◆ WHAT THE TASK REQUIRES: Can the data below be set down again exactly, line for line?

◆ DATA:
= = = = = = =
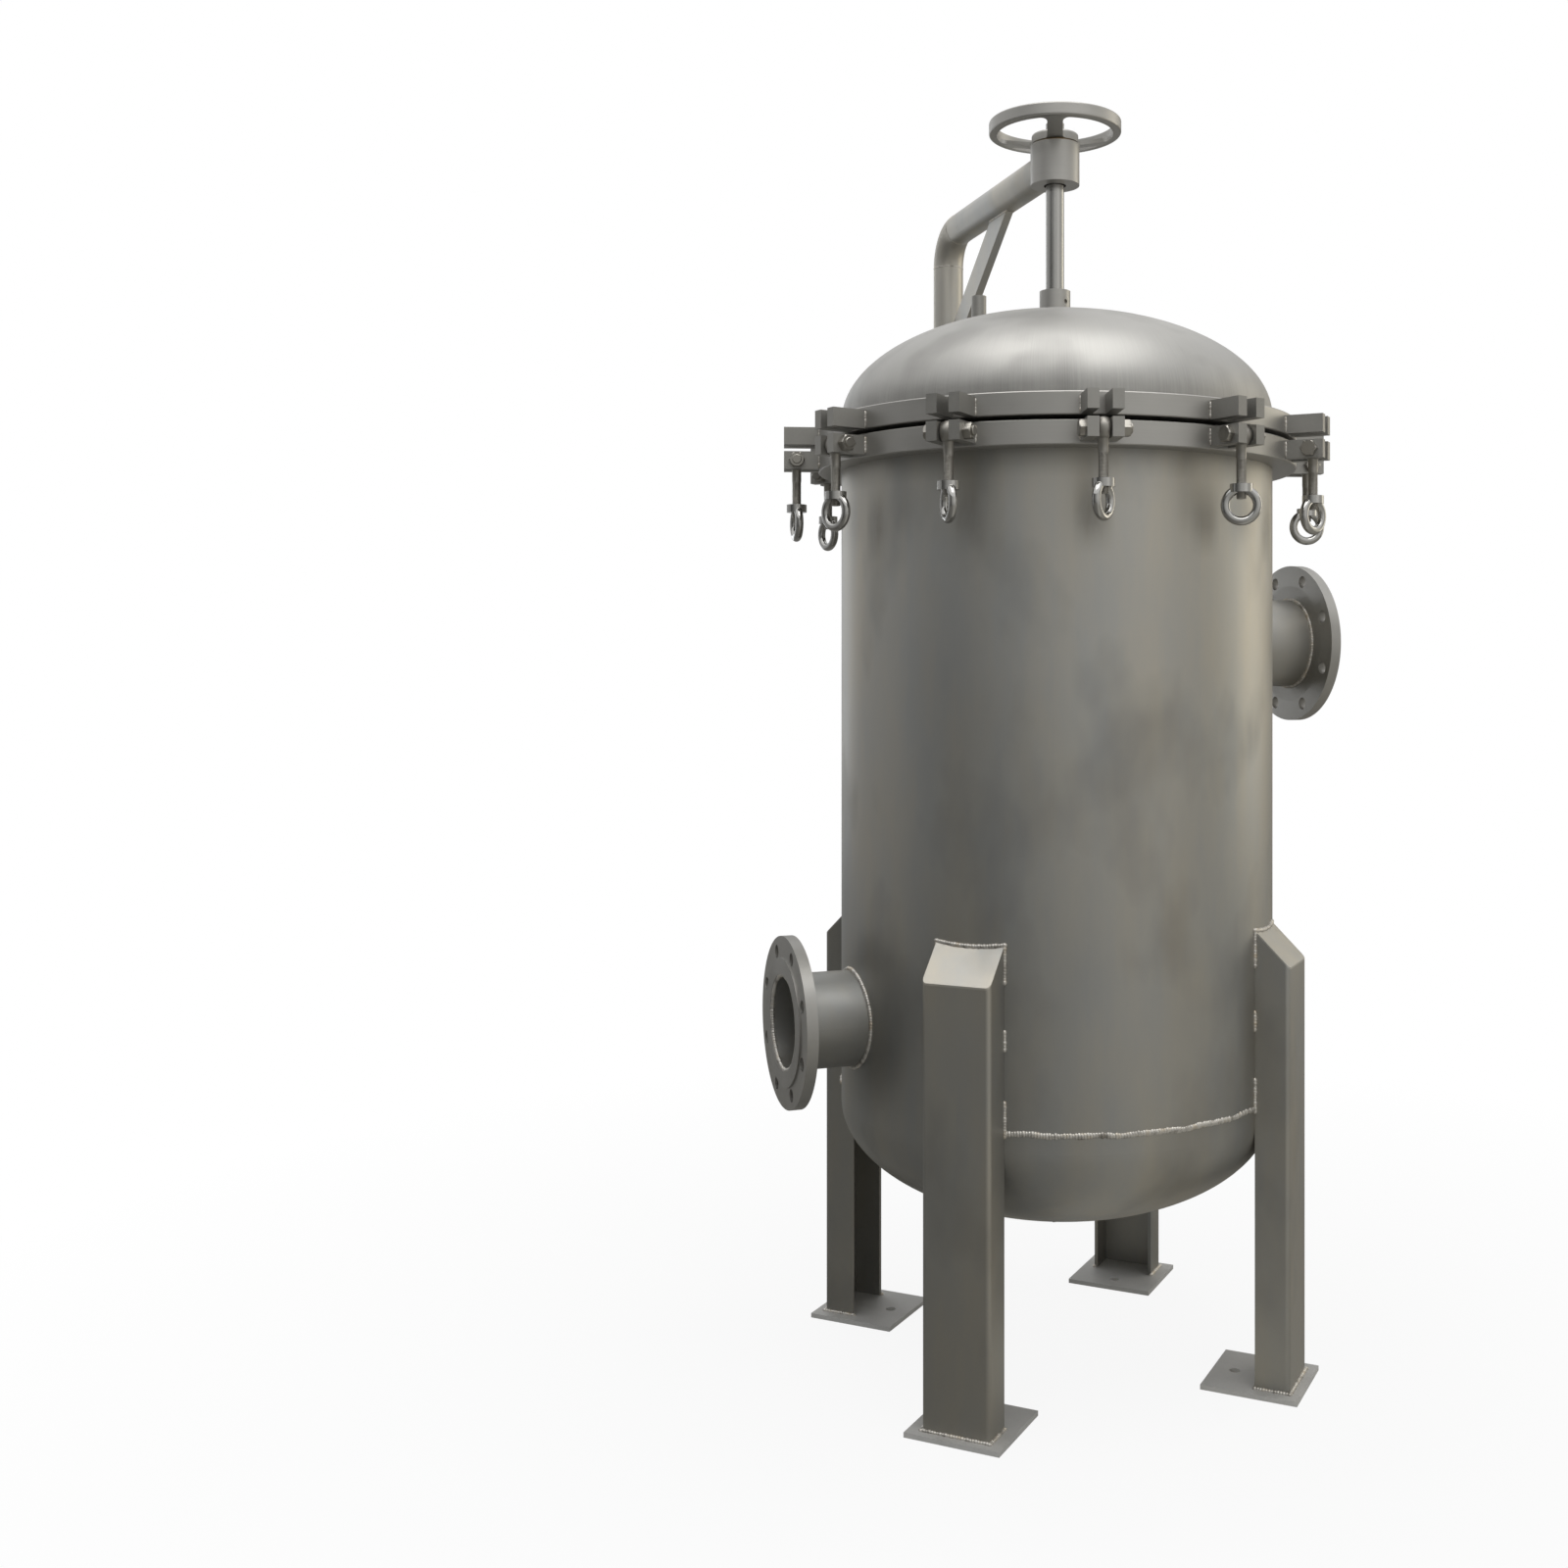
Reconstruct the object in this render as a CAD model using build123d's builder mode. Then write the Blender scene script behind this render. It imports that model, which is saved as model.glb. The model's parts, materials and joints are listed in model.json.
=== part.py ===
from build123d import *

import os
from math import cos, hypot, radians, sin, sqrt

# Multi-bag filter housing on four channel legs. A davit lifts its domed lid by a handwheel and
# swings it aside, and twelve swing bolts with eye nuts clamp it down. All sizes are millimetres.
#
# Frame: origin on the floor on the vessel's axis, +Z up, +X towards the inlet nozzle, -X towards
# the outlet nozzle, +Y towards the davit post. The swing bolts hang down and the lid hangs a
# finger's width above the body flange, ready to be lowered.

os.makedirs("parts", exist_ok=True)

# ---- Vessel shell ----
shell_od = 750
shell_wall = 4
seam_height = 466  # floor to the seam between barrel and bottom head
barrel_length = 1060
head_aspect = 2  # a head's radius over its depth
bottom_skirt = 30  # straight part of the bottom head

# ---- Closure: body flange, lid flange and O-ring ----
flange_reach = 40  # how far both closure rings stand out from the shell
body_ring_height = 38
lid_ring_height = 36
lid_hang = 7.5  # air between the body flange and the hanging lid
lid_skirt = 10.5  # straight part of the lid dome
ring_chamfer = 1.5
gasket_cord_dia = 10
gasket_radius = 390
groove_width = 12
groove_depth = 7

# ---- Clamps: lugs, pivot bolts, swing bolts and eye nuts ----
clamp_count = 12
first_clamp = 15  # degrees from +X
lug_thick = 18
lug_height = 30
lug_reach = 60  # how far a lug stands out from its ring
lug_slot = 20
body_lug_drop = 4  # top of the body flange to the top of its lugs
pivot_overhang = 22  # pivot to the outer end of the lugs
thread_dia = 16  # the pivot bolts, swing bolts and eye nuts are all M16
pin_clearance = 0.1  # radial, on the pivot
thread_clearance = 0.05  # radial, in every running thread
hex_width = 24
bolt_head_height = 10
nut_height = 13
nut_turn = 30  # degrees, against the bolt's head
thread_stick_out = 3
eye_dia = 35
eye_thick = 17
swing_bolt_length = 98  # pivot to the end of the shank
shank_chamfer = 1.5
nut_distance = 75  # pivot to the face of the eye nut
eye_nut_collar_dia = 35
eye_nut_collar_height = 13
eye_nut_ring_dia = 63  # outer diameter of its ring
eye_nut_wire_dia = 14
eye_nut_height = 64  # face to the far side of the ring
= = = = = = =
◆ EXERCISE OUTPUT:
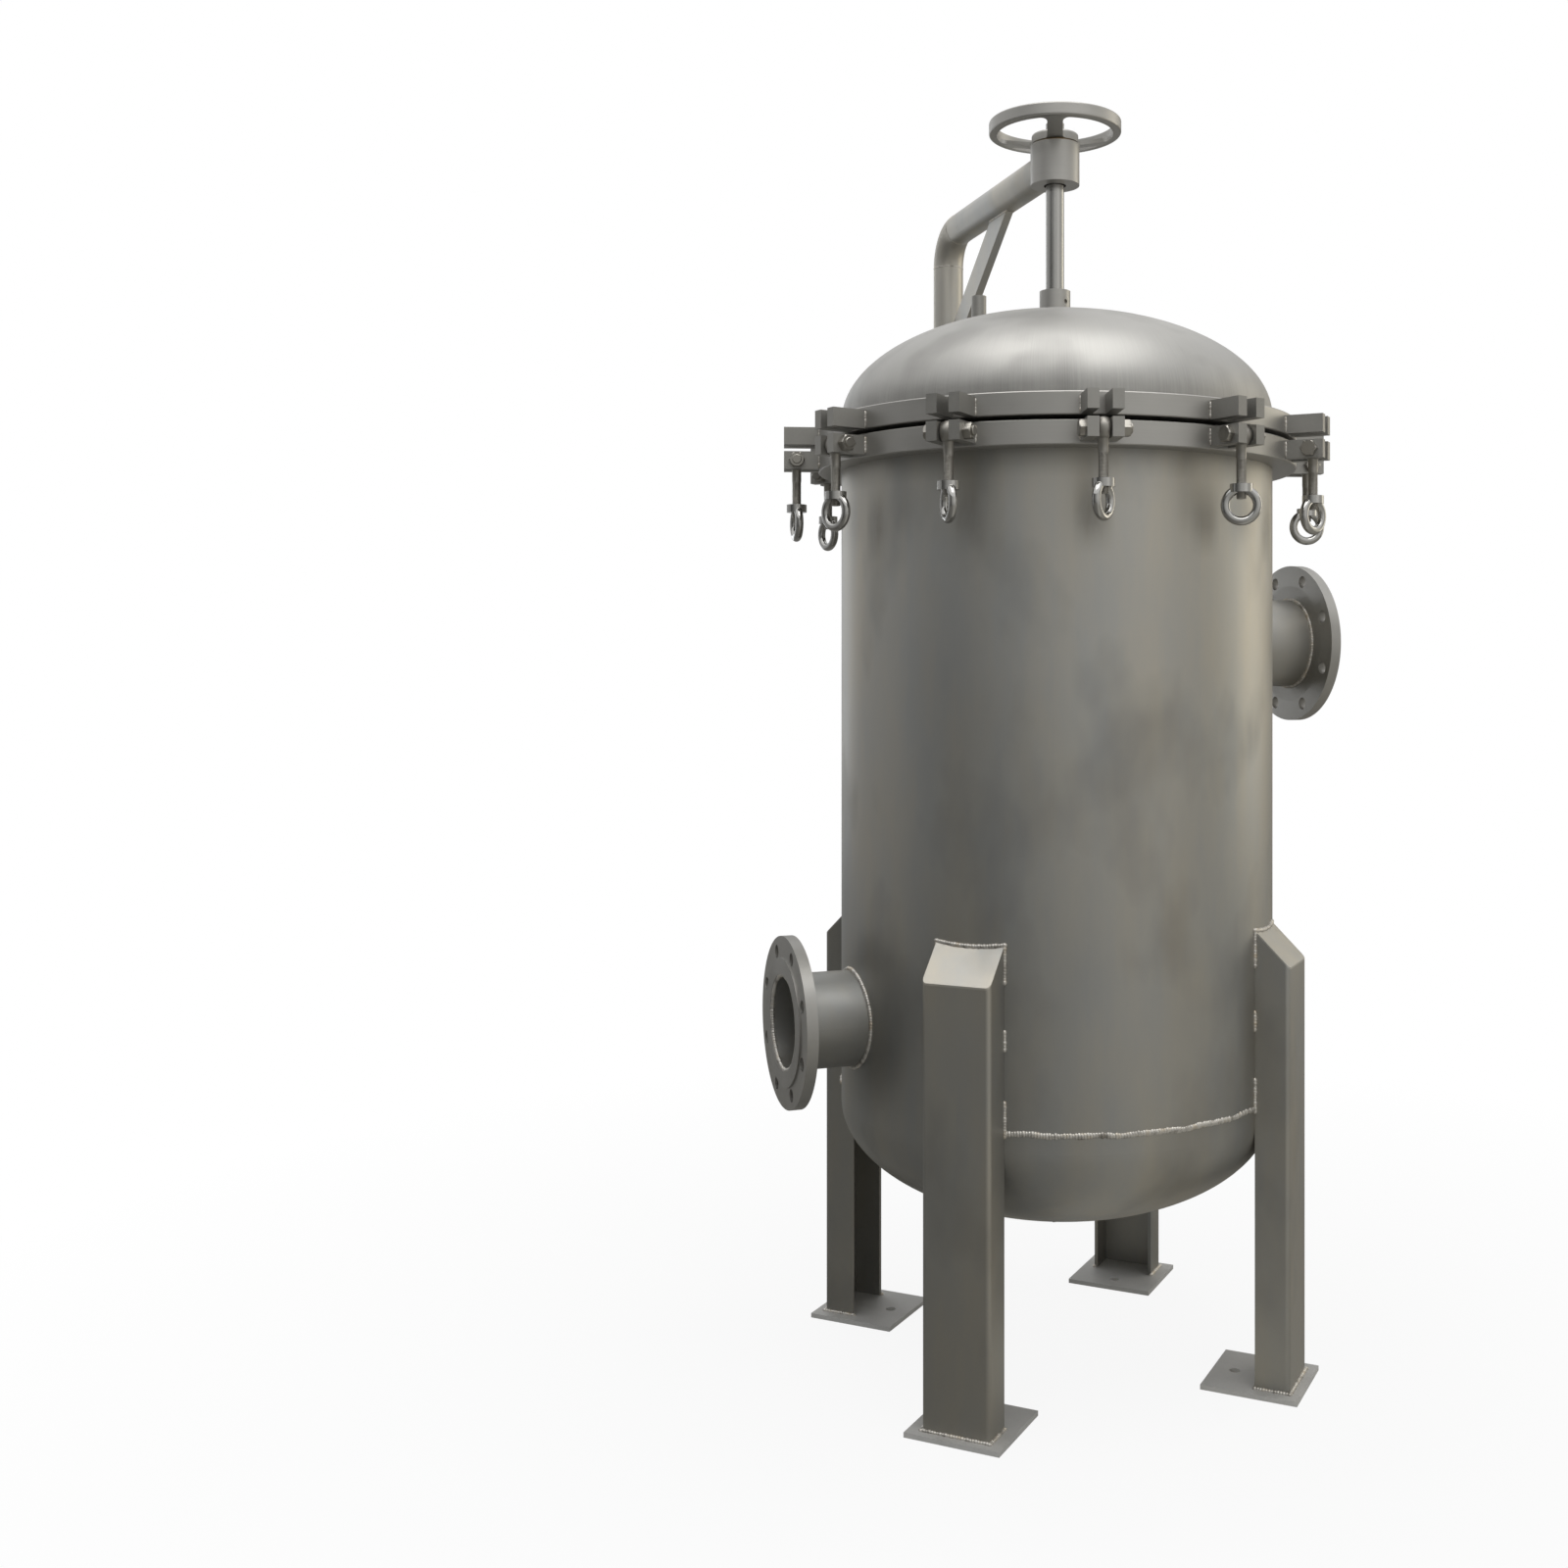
Reconstruct the object in this render as a CAD model using build123d's builder mode. Then write the Blender scene script behind this render. It imports that model, which is saved as model.glb. The model's parts, materials and joints are listed in model.json.
=== part.py ===
from build123d import *

import os
from math import cos, hypot, radians, sin, sqrt

# Multi-bag filter housing on four channel legs. A davit lifts its domed lid by a handwheel and
# swings it aside, and twelve swing bolts with eye nuts clamp it down. All sizes are millimetres.
#
# Frame: origin on the floor on the vessel's axis, +Z up, +X towards the inlet nozzle, -X towards
# the outlet nozzle, +Y towards the davit post. The swing bolts hang down and the lid hangs a
# finger's width above the body flange, ready to be lowered.

os.makedirs("parts", exist_ok=True)

# ---- Vessel shell ----
shell_od = 750
shell_wall = 4
seam_height = 466  # floor to the seam between barrel and bottom head
barrel_length = 1060
head_aspect = 2  # a head's radius over its depth
bottom_skirt = 30  # straight part of the bottom head

# ---- Closure: body flange, lid flange and O-ring ----
flange_reach = 40  # how far both closure rings stand out from the shell
body_ring_height = 38
lid_ring_height = 36
lid_hang = 7.5  # air between the body flange and the hanging lid
lid_skirt = 10.5  # straight part of the lid dome
ring_chamfer = 1.5
gasket_cord_dia = 10
gasket_radius = 390
groove_width = 12
groove_depth = 7

# ---- Clamps: lugs, pivot bolts, swing bolts and eye nuts ----
clamp_count = 12
first_clamp = 15  # degrees from +X
lug_thick = 18
lug_height = 30
lug_reach = 60  # how far a lug stands out from its ring
lug_slot = 20
body_lug_drop = 4  # top of the body flange to the top of its lugs
pivot_overhang = 22  # pivot to the outer end of the lugs
thread_dia = 16  # the pivot bolts, swing bolts and eye nuts are all M16
pin_clearance = 0.1  # radial, on the pivot
thread_clearance = 0.05  # radial, in every running thread
hex_width = 24
bolt_head_height = 10
nut_height = 13
nut_turn = 30  # degrees, against the bolt's head
thread_stick_out = 3
eye_dia = 35
eye_thick = 17
swing_bolt_length = 98  # pivot to the end of the shank
shank_chamfer = 1.5
nut_distance = 75  # pivot to the face of the eye nut
eye_nut_collar_dia = 35
eye_nut_collar_height = 13
eye_nut_ring_dia = 63  # outer diameter of its ring
eye_nut_wire_dia = 14
eye_nut_height = 64  # face to the far side of the ring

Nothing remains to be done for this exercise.